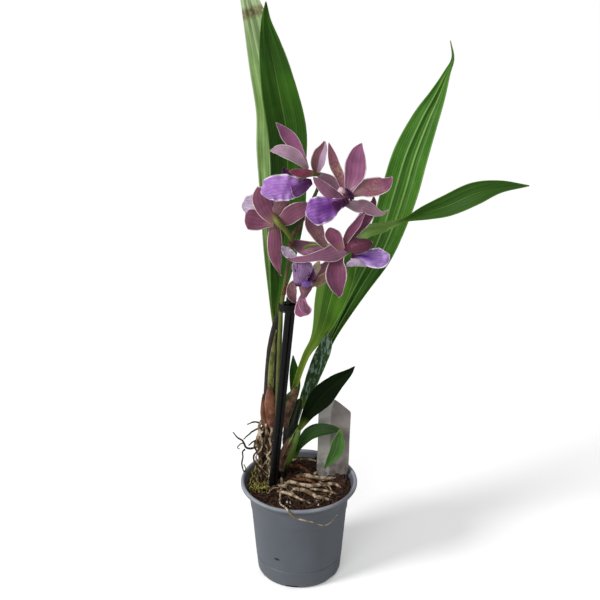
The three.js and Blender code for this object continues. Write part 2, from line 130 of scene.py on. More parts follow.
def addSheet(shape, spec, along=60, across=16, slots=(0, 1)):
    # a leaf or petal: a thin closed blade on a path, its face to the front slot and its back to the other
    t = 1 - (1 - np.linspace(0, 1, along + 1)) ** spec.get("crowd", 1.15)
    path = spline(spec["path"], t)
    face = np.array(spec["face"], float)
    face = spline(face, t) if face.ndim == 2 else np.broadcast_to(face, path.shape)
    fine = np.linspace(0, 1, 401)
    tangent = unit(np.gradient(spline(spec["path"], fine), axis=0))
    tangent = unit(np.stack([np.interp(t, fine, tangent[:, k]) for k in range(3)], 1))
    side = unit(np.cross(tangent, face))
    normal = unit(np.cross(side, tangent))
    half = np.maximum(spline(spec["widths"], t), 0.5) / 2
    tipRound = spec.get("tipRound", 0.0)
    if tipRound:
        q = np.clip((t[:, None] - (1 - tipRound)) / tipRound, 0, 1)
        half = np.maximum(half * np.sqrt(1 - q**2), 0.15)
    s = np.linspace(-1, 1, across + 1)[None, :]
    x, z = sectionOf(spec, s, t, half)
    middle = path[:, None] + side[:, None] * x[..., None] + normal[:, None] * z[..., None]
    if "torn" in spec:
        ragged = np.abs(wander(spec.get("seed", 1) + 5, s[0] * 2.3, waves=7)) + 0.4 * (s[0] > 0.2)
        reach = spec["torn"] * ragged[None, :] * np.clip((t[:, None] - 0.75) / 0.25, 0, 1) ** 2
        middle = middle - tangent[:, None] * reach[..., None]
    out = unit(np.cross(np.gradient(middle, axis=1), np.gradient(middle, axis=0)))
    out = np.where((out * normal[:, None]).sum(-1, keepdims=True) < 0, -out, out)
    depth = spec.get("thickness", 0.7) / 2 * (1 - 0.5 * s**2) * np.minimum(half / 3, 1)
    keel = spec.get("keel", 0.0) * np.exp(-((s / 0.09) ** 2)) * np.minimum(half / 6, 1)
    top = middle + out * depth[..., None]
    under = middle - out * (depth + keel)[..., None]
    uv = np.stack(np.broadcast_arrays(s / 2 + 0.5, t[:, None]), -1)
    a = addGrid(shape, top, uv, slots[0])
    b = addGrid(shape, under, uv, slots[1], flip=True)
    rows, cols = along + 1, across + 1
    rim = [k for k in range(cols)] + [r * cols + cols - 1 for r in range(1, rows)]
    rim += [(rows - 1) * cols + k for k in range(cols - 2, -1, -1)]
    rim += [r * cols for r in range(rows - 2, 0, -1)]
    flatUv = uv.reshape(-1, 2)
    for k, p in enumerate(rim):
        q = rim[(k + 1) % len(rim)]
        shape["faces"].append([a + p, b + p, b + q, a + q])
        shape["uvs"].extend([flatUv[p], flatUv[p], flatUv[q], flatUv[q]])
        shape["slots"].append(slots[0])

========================

GIVEN REQUEST: Repeat the material word for word, in full.

SOLUTION TO THIS PROBLEM:
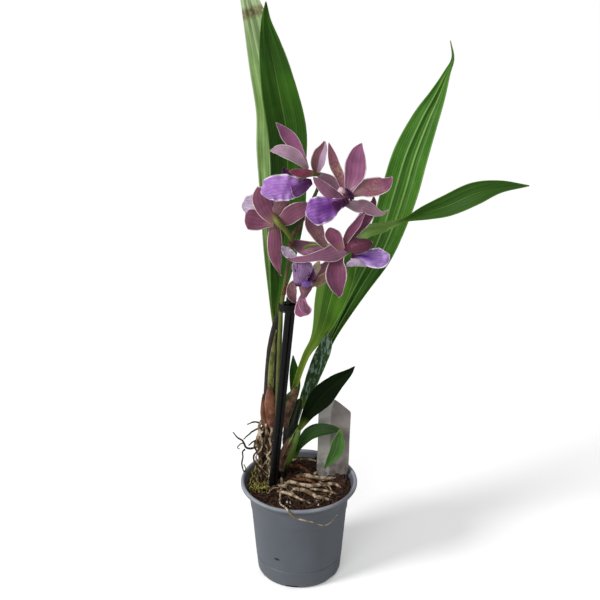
The three.js and Blender code for this object continues. Write part 2, from line 130 of scene.py on. More parts follow.
def addSheet(shape, spec, along=60, across=16, slots=(0, 1)):
    # a leaf or petal: a thin closed blade on a path, its face to the front slot and its back to the other
    t = 1 - (1 - np.linspace(0, 1, along + 1)) ** spec.get("crowd", 1.15)
    path = spline(spec["path"], t)
    face = np.array(spec["face"], float)
    face = spline(face, t) if face.ndim == 2 else np.broadcast_to(face, path.shape)
    fine = np.linspace(0, 1, 401)
    tangent = unit(np.gradient(spline(spec["path"], fine), axis=0))
    tangent = unit(np.stack([np.interp(t, fine, tangent[:, k]) for k in range(3)], 1))
    side = unit(np.cross(tangent, face))
    normal = unit(np.cross(side, tangent))
    half = np.maximum(spline(spec["widths"], t), 0.5) / 2
    tipRound = spec.get("tipRound", 0.0)
    if tipRound:
        q = np.clip((t[:, None] - (1 - tipRound)) / tipRound, 0, 1)
        half = np.maximum(half * np.sqrt(1 - q**2), 0.15)
    s = np.linspace(-1, 1, across + 1)[None, :]
    x, z = sectionOf(spec, s, t, half)
    middle = path[:, None] + side[:, None] * x[..., None] + normal[:, None] * z[..., None]
    if "torn" in spec:
        ragged = np.abs(wander(spec.get("seed", 1) + 5, s[0] * 2.3, waves=7)) + 0.4 * (s[0] > 0.2)
        reach = spec["torn"] * ragged[None, :] * np.clip((t[:, None] - 0.75) / 0.25, 0, 1) ** 2
        middle = middle - tangent[:, None] * reach[..., None]
    out = unit(np.cross(np.gradient(middle, axis=1), np.gradient(middle, axis=0)))
    out = np.where((out * normal[:, None]).sum(-1, keepdims=True) < 0, -out, out)
    depth = spec.get("thickness", 0.7) / 2 * (1 - 0.5 * s**2) * np.minimum(half / 3, 1)
    keel = spec.get("keel", 0.0) * np.exp(-((s / 0.09) ** 2)) * np.minimum(half / 6, 1)
    top = middle + out * depth[..., None]
    under = middle - out * (depth + keel)[..., None]
    uv = np.stack(np.broadcast_arrays(s / 2 + 0.5, t[:, None]), -1)
    a = addGrid(shape, top, uv, slots[0])
    b = addGrid(shape, under, uv, slots[1], flip=True)
    rows, cols = along + 1, across + 1
    rim = [k for k in range(cols)] + [r * cols + cols - 1 for r in range(1, rows)]
    rim += [(rows - 1) * cols + k for k in range(cols - 2, -1, -1)]
    rim += [r * cols for r in range(rows - 2, 0, -1)]
    flatUv = uv.reshape(-1, 2)
    for k, p in enumerate(rim):
        q = rim[(k + 1) % len(rim)]
        shape["faces"].append([a + p, b + p, b + q, a + q])
        shape["uvs"].extend([flatUv[p], flatUv[p], flatUv[q], flatUv[q]])
        shape["slots"].append(slots[0])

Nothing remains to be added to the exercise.